Приближались каникулы. Как-то раз прихожу в школу — меня ждет письмо. Обратный адрес: Саратов, Московская консерватория. Знакомый красивый почерк Цейтлина — он в свое время учился каллиграфии. Пишет: дорогой Рудик, наконец-то я тебя нашел. Искал повсюду, пока не догадался написать в Ленинградскую консерваторию, и там узнал, что ты занимаешься у моего одноклассника Эйдлина, чем я очень доволен, передай ему большой привет, пожалуйста. Сейчас я нахожусь с Московской консерваторией в эвакуации в Саратове и готов сделать все, чтобы ты приехал сюда ко мне, если, конечно, захочешь.

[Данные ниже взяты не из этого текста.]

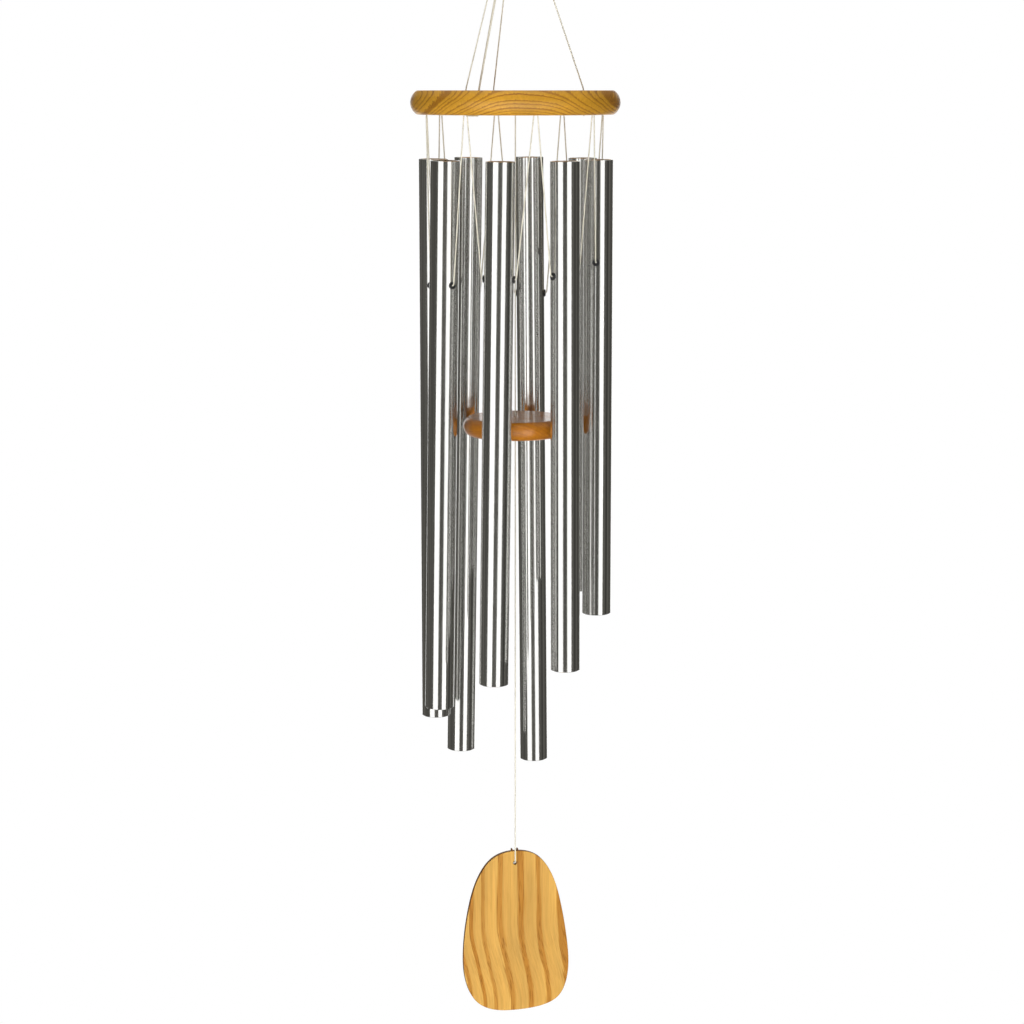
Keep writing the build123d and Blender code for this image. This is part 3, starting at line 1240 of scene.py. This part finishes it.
@dataclass(frozen=True)
class Tube:
    """One tube of the scale, with its cross holes, grommets and lace."""

    number: int
    metal: bpy.types.Material
    rubber: bpy.types.Material
    cord: bpy.types.Material
    disc: TopDisc
    hole: float = 2.4 * MM
    edge_break: float = 0.3 * MM
    patch: int = 8               # cells across the square round a cross hole
    columns: int = 96
    rings: int = 3
    grommet_proud: float = 1.0 * MM
    grommet_flange: float = 3.2 * MM
    grommet_bore: float = 1.0 * MM
    grommet_lip: float = 0.8 * MM
    grommet_lip_radius: float = 2.9 * MM
    grommet_soft: float = 0.45 * MM
    seat_gap: float = 0.02 * MM
    lace_standoff: float = 1.2 * MM
    lace_spread: float = 1.8 * MM
    lace_gap: float = 0.3 * MM
    lace_ease: float = 4.4 * MM  # from a corner of the lace to the point beside it
    pattern_step: float = 0.37   # how far apart the tubes' patterns are

    @property
    def still(self) -> np.ndarray:
        """The still point of the ringing tube, in the middle of its cross holes."""
        return hinge(f"tube_rock_{self.number}").place

    @property
    def along(self) -> np.ndarray:
        """The direction of the cross holes."""
        return hinge(f"tube_rock_{self.number}").axis

    @property
    def up(self) -> np.ndarray:
        """The tube's own upward direction."""
        return unit(UP - (UP @ self.along) * self.along)

    @property
    def radii(self) -> tuple[float, float]:
        """The tube's outer and inner radius, read away from the cross holes.

        Returns:
            The two radii.
        """
        off = node_points(f"tube_{self.number}") - self.still
        across = off - (off @ self.up)[:, None] * self.up
        reach = np.linalg.norm(across, axis=1)
        return float(reach.max()), float(reach[reach > self.hole * 2].min())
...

Я немедленно написал ему, что да, конечно, мечтал бы приехать — и сравнительно скоро получил ответное письмо. «Я уже начал хлопотать о твоем приезде», — а дальше трогательно, совершенно по-отечески: «Тут очень холодно. Пожалуйста, попробуй раздобыть себе теплую шубу, чтобы не замерзнуть в холодной России».
Тем временем в Кагане заболел папа. Схватить дизентерию в такой жаре, среди бухарских пустынь, немудрено. Несчастье, мама в панике. Я стал ходить на базар и свою утреннюю порцию хлеба выменивал на рис, чтобы отвезти папе. Меняли охотно, за полкило хлеба давали большую пиалу риса. Я приносил домой и пересыпал в мешочек, считая дни до каникул, когда смогу поехать к родителям.
И тут случилась вот какая история. У меня в Ташкенте появился друг, скрипач Дига Зондерегер. Он был немец, рожденный в России, русский немец. Учился тоже у Эйдлина и так замечательно играл, что мы заслушивались. «Дига играет, пойдем послушаем, Дига, Дига играет!» У Вагнера есть «Листок из альбома», пьеса для скрипки, — Дига так ее играл, что я до сих пор помню, а ведь как давно это было.
Но — немец. И хотя призыву не подлежал, его вдруг взяли и мобилизовали в трудовую армию. Пришел в интернат военный: «Гражданин Зондерегер?» Он говорит: «Я». — «Прошу следовать за мной». Дига спросил: «Я надолго уезжаю?» — «Надолго». И все. Без предупреждения, в одну минуту. «Чемодан брать?» — «Не понадобится».
У Диги был кожаный чемодан, баул такой. Он ко мне подошел: «Рудик, можно тебе этот баул оставить, пока я не вернусь?» — «О чем речь».
Вернулся Дига только после войны, уже в Москву. Его чудесные руки были черными как уголь, который он все эти годы добывал в шахте, и покалеченными. Но он занимался, занимался и сумел вернуться к музыке, стал потом концертмейстером симфонического оркестра в Петрозаводске. Спустя много лет мы там сыграли вместе симфонию Моцарта «Юпитер».
С Дигиным баулом я поехал к родителям. Положил под сиденье в поезде, а когда добрался до Кагана, оказалось, что баул в пути взрезали и все, что в нем было, украли. Включая рис.
Но папа все-таки, слава богу, поправился. Зато заболел я сам. Врачи никак не могли поставить диагноз. Дома имелся медицинский справочник, я его изучил и показал доктору: тиф. Действительно — в Ташкенте эпидемия. Меня отправили в больницу. Пролежал месяц, чувствовал себя все хуже и хуже и однажды понял: умираю. Я лежал без сознания и все равно понимал: смерть. Стало темно, я полетел вниз. Падал, падал, падал в эту тьму — и внезапно очнулся, совершенно мокрый, с чувством полной невесомости. Вероятно, это был кризис, после которого я пошел на поправку.